[WRITTEN REQUEST]:
Return the full listing exactly as it is written.
= = =
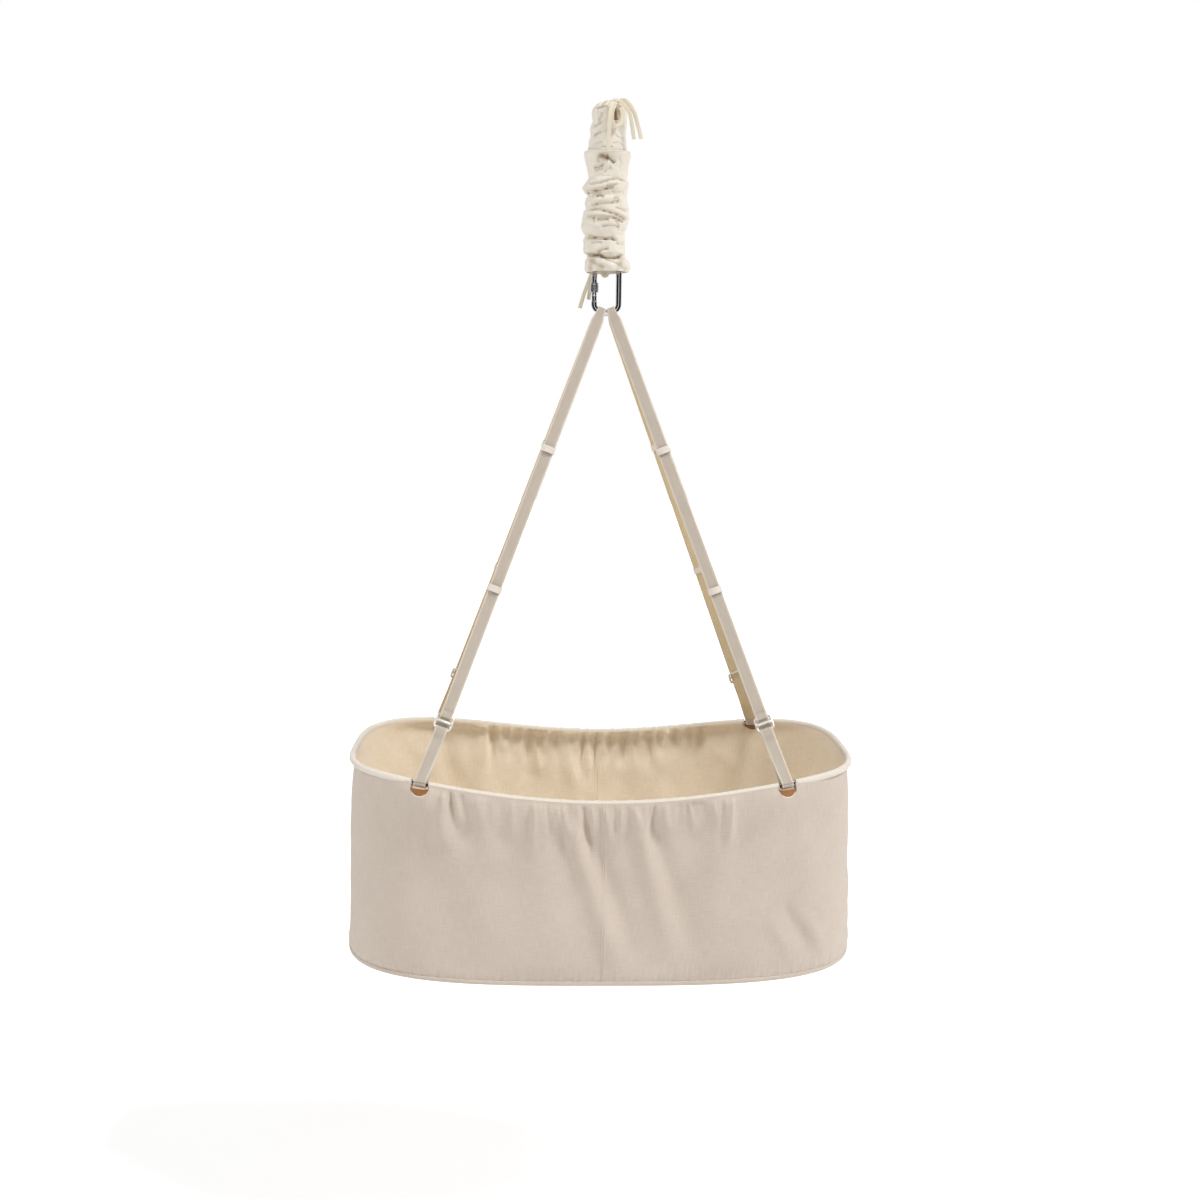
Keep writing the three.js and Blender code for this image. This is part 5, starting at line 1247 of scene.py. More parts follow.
def hood_points(share, angle):
    """The hood: a tube with uneven sides, drawn in at its top over a quarter ellipse, with cusped
    pleats, 1 - |sin|, that deepen towards its mouth, and creases that hang over."""
    shoulder = HOOD_SHOULDER / HOOD_HEIGHT
    near = np.clip((share - (1 - shoulder)) / shoulder, 0, 1)
    turn = mix(np.pi / 2, np.arcsin(HOOD_MOUTH / HOOD_RADIUS), near)
    shrink = np.where(near > 0, np.sin(turn), 1.0)
    z = np.where(near > 0, HOOD_RISE - HOOD_SHOULDER * (1 - np.cos(turn)),
                 mix(HOOD_BOTTOM_Z, HOOD_RISE, share))
    pleat = np.abs(np.sin(5.5 * angle + 1.3 * np.sin(angle)))
    deep = 5.4 * MM * ease(near * 1.4) * (1 - pleat) * (0.7 + 0.3 * np.sin(3 * angle))
    front = HOOD_RADIUS * np.arcsin(np.clip(np.cos(angle), -1, 1))
    fold = folds_along(front, z, front_view(HOOD_CREASES, HOOD_RADIUS))
    span = (0, TURN * HOOD_RADIUS, HOOD_BOTTOM_Z, HOOD_RISE - 6 * MM)
    u = angle * HOOD_RADIUS
    fine = crumples(u, z, 31, 30, span, (1.1, 0.6), TURN * HOOD_RADIUS)
    fine = fine + crumples(u, z, 32, 16, span, (-0.6, 0.5), TURN * HOOD_RADIUS)
    move = (fold + fine * 0.6) * ease(share / 0.06) * (1 - 0.75 * near) + 1.6 * MM
    x, y = sided_tube(z, angle, HOOD_SIDES, move, 1.0)
    narrow = shrink - deep / HOOD_RADIUS
    shift = ease(near) * 2.0 * MM
    # Painted shade: darker in the creases and between the pleats at the mouth.
    shade = np.clip(-fold / SHADE_DEPTH, 0, 1) ** 1.8 + 0.9 * ease(near * 1.6) * (1 - pleat) ** 1.5
    points = xyz(x * narrow + shift, y * narrow - shift, z)
    return points, np.broadcast_to(np.clip(shade, 0, 1), points.shape[:2])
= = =
[FINAL RESULT]:
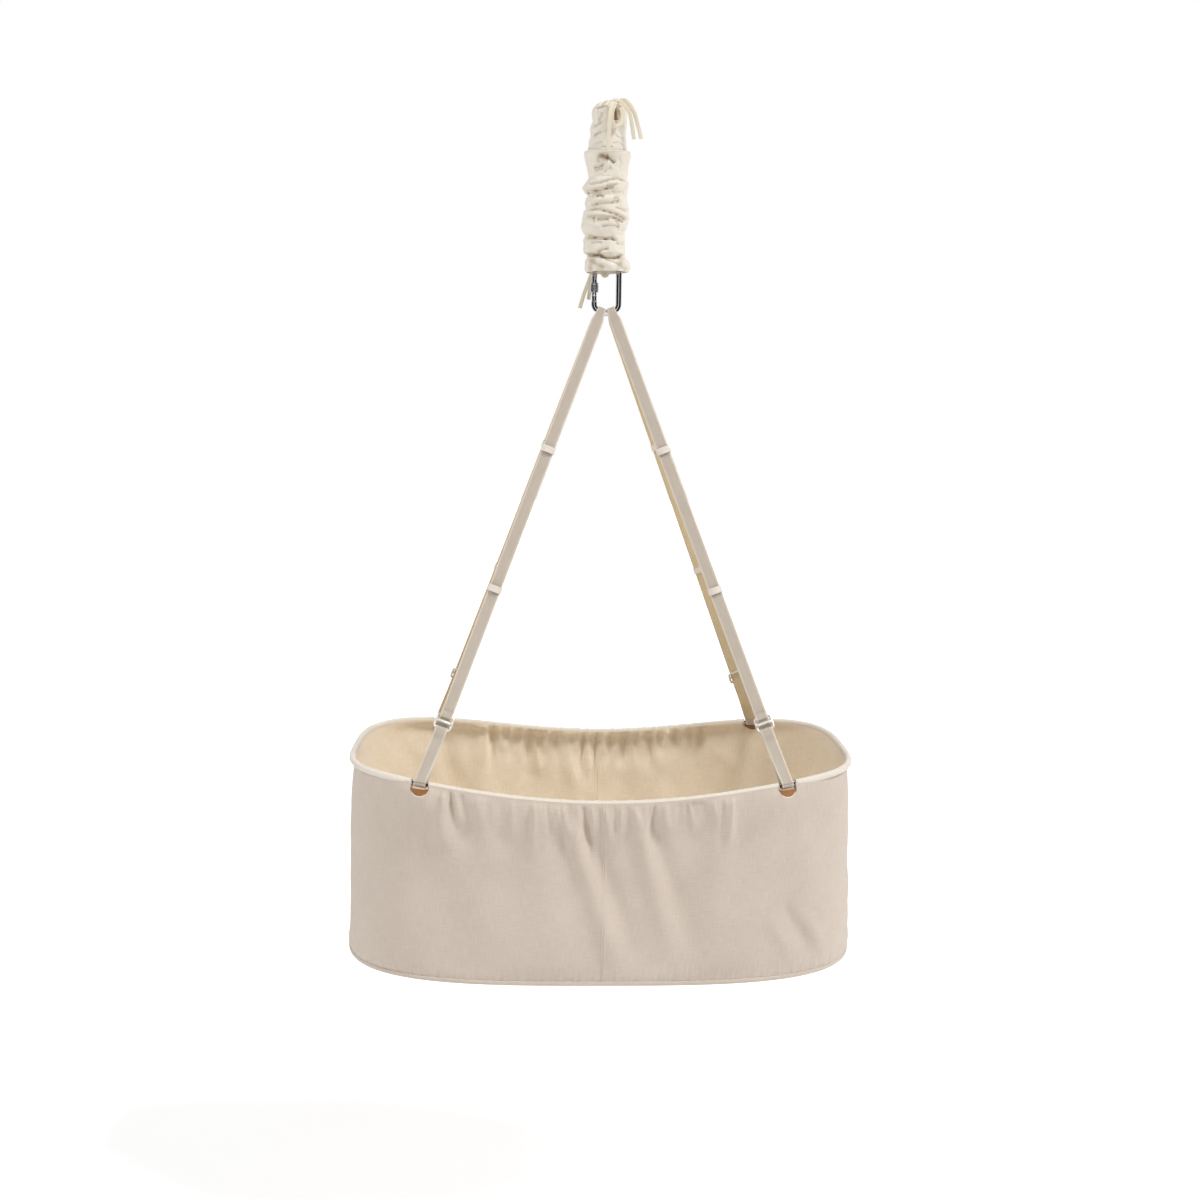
Keep writing the three.js and Blender code for this image. This is part 5, starting at line 1247 of scene.py. More parts follow.
def hood_points(share, angle):
    """The hood: a tube with uneven sides, drawn in at its top over a quarter ellipse, with cusped
    pleats, 1 - |sin|, that deepen towards its mouth, and creases that hang over."""
    shoulder = HOOD_SHOULDER / HOOD_HEIGHT
    near = np.clip((share - (1 - shoulder)) / shoulder, 0, 1)
    turn = mix(np.pi / 2, np.arcsin(HOOD_MOUTH / HOOD_RADIUS), near)
    shrink = np.where(near > 0, np.sin(turn), 1.0)
    z = np.where(near > 0, HOOD_RISE - HOOD_SHOULDER * (1 - np.cos(turn)),
                 mix(HOOD_BOTTOM_Z, HOOD_RISE, share))
    pleat = np.abs(np.sin(5.5 * angle + 1.3 * np.sin(angle)))
    deep = 5.4 * MM * ease(near * 1.4) * (1 - pleat) * (0.7 + 0.3 * np.sin(3 * angle))
    front = HOOD_RADIUS * np.arcsin(np.clip(np.cos(angle), -1, 1))
    fold = folds_along(front, z, front_view(HOOD_CREASES, HOOD_RADIUS))
    span = (0, TURN * HOOD_RADIUS, HOOD_BOTTOM_Z, HOOD_RISE - 6 * MM)
    u = angle * HOOD_RADIUS
    fine = crumples(u, z, 31, 30, span, (1.1, 0.6), TURN * HOOD_RADIUS)
    fine = fine + crumples(u, z, 32, 16, span, (-0.6, 0.5), TURN * HOOD_RADIUS)
    move = (fold + fine * 0.6) * ease(share / 0.06) * (1 - 0.75 * near) + 1.6 * MM
    x, y = sided_tube(z, angle, HOOD_SIDES, move, 1.0)
    narrow = shrink - deep / HOOD_RADIUS
    shift = ease(near) * 2.0 * MM
    # Painted shade: darker in the creases and between the pleats at the mouth.
    shade = np.clip(-fold / SHADE_DEPTH, 0, 1) ** 1.8 + 0.9 * ease(near * 1.6) * (1 - pleat) ** 1.5
    points = xyz(x * narrow + shift, y * narrow - shift, z)
    return points, np.broadcast_to(np.clip(shade, 0, 1), points.shape[:2])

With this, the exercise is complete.